Repeat the line that contains "(x_at(FRONT_AXLE_BACK), 0, FRONT_STRIP_TOP))", the line that contains "obj.data.transform(world)", and all lines between them, exactly and with no other lines.

* Data lines *
---

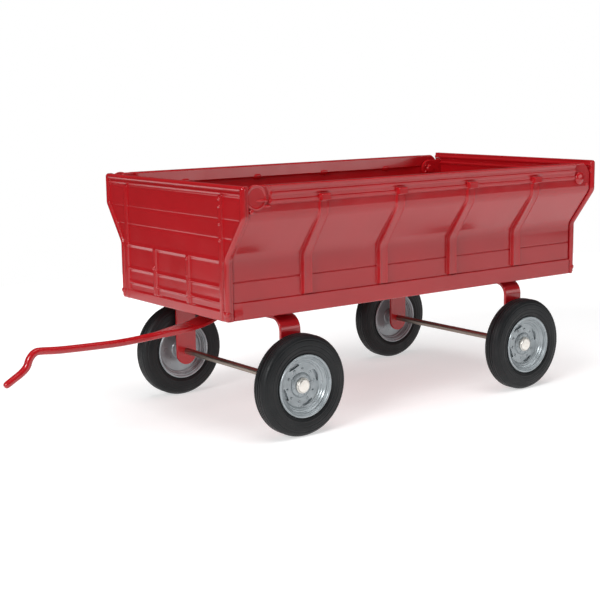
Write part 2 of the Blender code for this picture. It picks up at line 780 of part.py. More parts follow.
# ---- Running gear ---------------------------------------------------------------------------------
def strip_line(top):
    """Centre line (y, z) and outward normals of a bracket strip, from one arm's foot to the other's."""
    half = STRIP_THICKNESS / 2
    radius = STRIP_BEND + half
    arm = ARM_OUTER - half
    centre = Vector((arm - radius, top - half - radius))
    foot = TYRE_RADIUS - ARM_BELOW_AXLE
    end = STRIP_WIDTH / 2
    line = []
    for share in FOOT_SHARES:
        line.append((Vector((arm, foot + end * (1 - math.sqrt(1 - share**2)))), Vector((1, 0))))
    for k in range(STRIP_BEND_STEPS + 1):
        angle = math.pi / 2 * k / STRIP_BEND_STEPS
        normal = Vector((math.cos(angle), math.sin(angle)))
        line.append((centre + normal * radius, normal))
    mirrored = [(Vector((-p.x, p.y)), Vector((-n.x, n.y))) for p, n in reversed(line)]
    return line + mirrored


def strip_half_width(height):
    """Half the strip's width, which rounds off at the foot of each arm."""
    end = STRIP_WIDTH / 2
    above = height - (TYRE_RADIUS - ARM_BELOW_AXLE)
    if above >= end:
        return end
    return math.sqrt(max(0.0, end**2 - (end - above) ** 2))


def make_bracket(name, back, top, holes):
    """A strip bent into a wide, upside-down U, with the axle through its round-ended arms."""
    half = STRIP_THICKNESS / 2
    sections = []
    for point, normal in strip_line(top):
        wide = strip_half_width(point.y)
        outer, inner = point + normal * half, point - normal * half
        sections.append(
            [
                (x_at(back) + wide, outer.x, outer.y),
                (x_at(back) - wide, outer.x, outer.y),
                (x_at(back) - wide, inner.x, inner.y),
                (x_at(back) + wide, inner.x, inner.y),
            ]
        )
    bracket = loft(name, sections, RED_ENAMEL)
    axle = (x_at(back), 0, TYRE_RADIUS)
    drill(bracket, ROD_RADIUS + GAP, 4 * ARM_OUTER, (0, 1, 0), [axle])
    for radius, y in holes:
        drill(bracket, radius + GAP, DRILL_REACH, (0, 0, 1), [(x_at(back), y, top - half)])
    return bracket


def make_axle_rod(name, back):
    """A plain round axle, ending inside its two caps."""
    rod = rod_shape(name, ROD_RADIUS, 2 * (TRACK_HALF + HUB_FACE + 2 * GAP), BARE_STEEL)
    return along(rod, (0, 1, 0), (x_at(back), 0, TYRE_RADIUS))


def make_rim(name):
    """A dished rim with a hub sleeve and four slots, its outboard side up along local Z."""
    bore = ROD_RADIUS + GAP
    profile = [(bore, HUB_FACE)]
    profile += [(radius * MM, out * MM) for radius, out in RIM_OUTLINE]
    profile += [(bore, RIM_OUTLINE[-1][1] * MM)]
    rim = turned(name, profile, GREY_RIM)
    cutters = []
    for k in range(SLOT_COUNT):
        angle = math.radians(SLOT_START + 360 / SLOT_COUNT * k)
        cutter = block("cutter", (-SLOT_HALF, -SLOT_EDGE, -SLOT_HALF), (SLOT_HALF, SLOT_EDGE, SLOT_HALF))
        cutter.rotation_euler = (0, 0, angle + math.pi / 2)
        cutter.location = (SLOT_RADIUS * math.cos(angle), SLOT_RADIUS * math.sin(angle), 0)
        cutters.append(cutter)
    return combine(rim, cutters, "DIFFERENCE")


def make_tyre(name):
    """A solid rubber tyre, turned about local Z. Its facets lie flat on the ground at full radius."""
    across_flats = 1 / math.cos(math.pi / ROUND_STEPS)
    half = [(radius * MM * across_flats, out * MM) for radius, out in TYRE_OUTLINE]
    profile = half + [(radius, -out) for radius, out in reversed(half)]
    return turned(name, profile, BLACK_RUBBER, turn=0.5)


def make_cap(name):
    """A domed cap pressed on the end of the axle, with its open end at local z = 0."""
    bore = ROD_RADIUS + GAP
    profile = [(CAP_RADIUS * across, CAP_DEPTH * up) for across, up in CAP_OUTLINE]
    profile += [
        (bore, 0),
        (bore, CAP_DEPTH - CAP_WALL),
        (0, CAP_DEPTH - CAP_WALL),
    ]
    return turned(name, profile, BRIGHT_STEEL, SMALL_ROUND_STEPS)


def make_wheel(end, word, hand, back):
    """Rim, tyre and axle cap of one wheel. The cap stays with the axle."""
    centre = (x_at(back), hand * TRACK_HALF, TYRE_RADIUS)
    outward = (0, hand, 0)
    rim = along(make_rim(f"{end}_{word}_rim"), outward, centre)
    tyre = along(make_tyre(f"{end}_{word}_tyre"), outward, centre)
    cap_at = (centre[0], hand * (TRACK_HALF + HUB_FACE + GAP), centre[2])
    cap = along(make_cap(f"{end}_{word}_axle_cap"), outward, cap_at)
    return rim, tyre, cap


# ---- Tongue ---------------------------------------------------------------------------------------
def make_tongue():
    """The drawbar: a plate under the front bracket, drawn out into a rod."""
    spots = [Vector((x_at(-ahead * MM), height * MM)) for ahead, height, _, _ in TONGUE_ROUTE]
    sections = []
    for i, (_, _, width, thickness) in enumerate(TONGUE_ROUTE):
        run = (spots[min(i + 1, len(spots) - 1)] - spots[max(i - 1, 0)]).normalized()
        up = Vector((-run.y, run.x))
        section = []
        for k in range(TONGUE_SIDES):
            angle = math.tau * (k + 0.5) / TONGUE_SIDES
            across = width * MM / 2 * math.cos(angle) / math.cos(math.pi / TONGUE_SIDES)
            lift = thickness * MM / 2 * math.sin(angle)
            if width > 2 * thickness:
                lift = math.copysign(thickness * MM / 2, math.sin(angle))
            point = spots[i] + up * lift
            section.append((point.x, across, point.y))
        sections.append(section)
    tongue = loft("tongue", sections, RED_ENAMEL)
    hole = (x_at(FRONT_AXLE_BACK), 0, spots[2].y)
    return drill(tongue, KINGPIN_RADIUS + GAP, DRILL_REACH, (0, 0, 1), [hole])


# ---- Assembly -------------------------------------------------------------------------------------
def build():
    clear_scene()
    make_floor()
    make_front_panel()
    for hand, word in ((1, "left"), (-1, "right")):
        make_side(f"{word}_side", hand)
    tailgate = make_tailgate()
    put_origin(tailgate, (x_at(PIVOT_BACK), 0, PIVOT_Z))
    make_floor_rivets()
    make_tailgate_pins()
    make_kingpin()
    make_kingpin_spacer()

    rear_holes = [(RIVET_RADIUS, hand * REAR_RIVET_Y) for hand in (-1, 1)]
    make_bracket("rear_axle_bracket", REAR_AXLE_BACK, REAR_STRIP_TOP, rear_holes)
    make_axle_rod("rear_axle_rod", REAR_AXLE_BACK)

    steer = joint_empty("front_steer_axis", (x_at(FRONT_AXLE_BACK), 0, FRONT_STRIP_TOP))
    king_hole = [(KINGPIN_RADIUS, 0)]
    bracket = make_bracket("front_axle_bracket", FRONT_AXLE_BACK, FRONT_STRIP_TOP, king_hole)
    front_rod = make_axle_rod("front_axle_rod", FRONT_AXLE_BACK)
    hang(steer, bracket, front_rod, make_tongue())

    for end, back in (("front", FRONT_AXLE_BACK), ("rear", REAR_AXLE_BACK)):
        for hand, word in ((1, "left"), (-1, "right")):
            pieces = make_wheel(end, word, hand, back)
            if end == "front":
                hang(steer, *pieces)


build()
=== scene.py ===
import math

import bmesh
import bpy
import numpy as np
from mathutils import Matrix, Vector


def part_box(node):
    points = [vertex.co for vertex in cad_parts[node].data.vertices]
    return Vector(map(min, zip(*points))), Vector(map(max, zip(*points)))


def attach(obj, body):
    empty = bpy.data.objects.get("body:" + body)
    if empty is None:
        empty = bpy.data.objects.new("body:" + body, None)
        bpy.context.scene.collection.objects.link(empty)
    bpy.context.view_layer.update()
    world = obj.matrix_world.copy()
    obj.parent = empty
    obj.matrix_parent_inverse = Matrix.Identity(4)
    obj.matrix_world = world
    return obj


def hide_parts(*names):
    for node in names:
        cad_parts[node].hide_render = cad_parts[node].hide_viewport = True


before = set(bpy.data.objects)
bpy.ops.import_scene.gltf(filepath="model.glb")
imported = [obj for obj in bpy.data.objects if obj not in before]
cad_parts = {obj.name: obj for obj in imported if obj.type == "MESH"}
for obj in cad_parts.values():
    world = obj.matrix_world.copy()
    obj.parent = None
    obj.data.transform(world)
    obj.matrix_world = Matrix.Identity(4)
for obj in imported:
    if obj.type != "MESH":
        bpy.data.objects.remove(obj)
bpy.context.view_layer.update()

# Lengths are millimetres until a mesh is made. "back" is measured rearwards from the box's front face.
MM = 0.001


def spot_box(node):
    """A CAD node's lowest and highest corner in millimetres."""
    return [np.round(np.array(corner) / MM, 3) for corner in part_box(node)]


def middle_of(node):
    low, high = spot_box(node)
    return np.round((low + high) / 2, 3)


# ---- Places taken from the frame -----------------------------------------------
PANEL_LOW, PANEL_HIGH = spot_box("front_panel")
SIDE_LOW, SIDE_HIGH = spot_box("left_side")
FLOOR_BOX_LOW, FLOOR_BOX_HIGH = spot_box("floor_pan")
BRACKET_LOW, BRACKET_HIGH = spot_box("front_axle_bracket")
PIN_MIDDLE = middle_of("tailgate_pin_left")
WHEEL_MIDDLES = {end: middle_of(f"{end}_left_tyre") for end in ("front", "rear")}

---

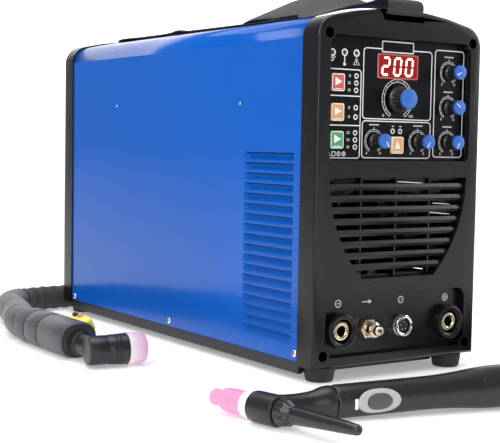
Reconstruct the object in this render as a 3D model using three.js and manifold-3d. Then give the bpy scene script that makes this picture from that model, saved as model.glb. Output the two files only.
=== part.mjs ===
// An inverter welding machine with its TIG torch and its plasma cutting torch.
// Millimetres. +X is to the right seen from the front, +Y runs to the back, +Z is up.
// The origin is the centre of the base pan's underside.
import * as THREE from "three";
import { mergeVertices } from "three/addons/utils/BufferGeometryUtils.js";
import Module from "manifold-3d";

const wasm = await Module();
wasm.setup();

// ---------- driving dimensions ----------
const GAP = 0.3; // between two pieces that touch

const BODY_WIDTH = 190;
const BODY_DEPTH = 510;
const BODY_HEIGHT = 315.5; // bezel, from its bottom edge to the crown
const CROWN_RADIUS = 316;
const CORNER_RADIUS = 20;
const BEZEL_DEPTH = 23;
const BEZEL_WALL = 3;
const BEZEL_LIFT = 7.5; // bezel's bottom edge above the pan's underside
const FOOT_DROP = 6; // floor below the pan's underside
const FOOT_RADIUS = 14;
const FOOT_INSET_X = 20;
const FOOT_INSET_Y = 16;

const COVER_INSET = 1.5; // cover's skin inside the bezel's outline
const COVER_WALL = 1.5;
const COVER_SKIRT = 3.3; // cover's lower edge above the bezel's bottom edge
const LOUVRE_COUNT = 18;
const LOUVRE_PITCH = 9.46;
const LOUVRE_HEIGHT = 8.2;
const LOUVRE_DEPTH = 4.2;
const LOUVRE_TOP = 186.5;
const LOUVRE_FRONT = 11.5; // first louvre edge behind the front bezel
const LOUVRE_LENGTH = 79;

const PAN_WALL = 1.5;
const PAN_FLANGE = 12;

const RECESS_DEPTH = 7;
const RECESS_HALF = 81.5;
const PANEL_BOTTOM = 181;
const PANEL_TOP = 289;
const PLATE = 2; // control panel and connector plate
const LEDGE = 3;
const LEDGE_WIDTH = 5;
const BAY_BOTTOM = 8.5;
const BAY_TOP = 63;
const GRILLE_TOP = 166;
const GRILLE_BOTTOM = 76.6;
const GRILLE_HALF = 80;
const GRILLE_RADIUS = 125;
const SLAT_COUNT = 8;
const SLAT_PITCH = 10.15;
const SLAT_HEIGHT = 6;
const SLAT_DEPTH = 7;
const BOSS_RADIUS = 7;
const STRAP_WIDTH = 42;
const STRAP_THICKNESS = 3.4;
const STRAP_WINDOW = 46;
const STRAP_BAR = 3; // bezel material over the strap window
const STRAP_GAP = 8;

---

* Finished task *
    steer = joint_empty("front_steer_axis", (x_at(FRONT_AXLE_BACK), 0, FRONT_STRIP_TOP))
    king_hole = [(KINGPIN_RADIUS, 0)]
    bracket = make_bracket("front_axle_bracket", FRONT_AXLE_BACK, FRONT_STRIP_TOP, king_hole)
    front_rod = make_axle_rod("front_axle_rod", FRONT_AXLE_BACK)
    hang(steer, bracket, front_rod, make_tongue())

    for end, back in (("front", FRONT_AXLE_BACK), ("rear", REAR_AXLE_BACK)):
        for hand, word in ((1, "left"), (-1, "right")):
            pieces = make_wheel(end, word, hand, back)
            if end == "front":
                hang(steer, *pieces)


build()
=== scene.py ===
import math

import bmesh
import bpy
import numpy as np
from mathutils import Matrix, Vector


def part_box(node):
    points = [vertex.co for vertex in cad_parts[node].data.vertices]
    return Vector(map(min, zip(*points))), Vector(map(max, zip(*points)))


def attach(obj, body):
    empty = bpy.data.objects.get("body:" + body)
    if empty is None:
        empty = bpy.data.objects.new("body:" + body, None)
        bpy.context.scene.collection.objects.link(empty)
    bpy.context.view_layer.update()
    world = obj.matrix_world.copy()
    obj.parent = empty
    obj.matrix_parent_inverse = Matrix.Identity(4)
    obj.matrix_world = world
    return obj


def hide_parts(*names):
    for node in names:
        cad_parts[node].hide_render = cad_parts[node].hide_viewport = True


before = set(bpy.data.objects)
bpy.ops.import_scene.gltf(filepath="model.glb")
imported = [obj for obj in bpy.data.objects if obj not in before]
cad_parts = {obj.name: obj for obj in imported if obj.type == "MESH"}
for obj in cad_parts.values():
    world = obj.matrix_world.copy()
    obj.parent = None
    obj.data.transform(world)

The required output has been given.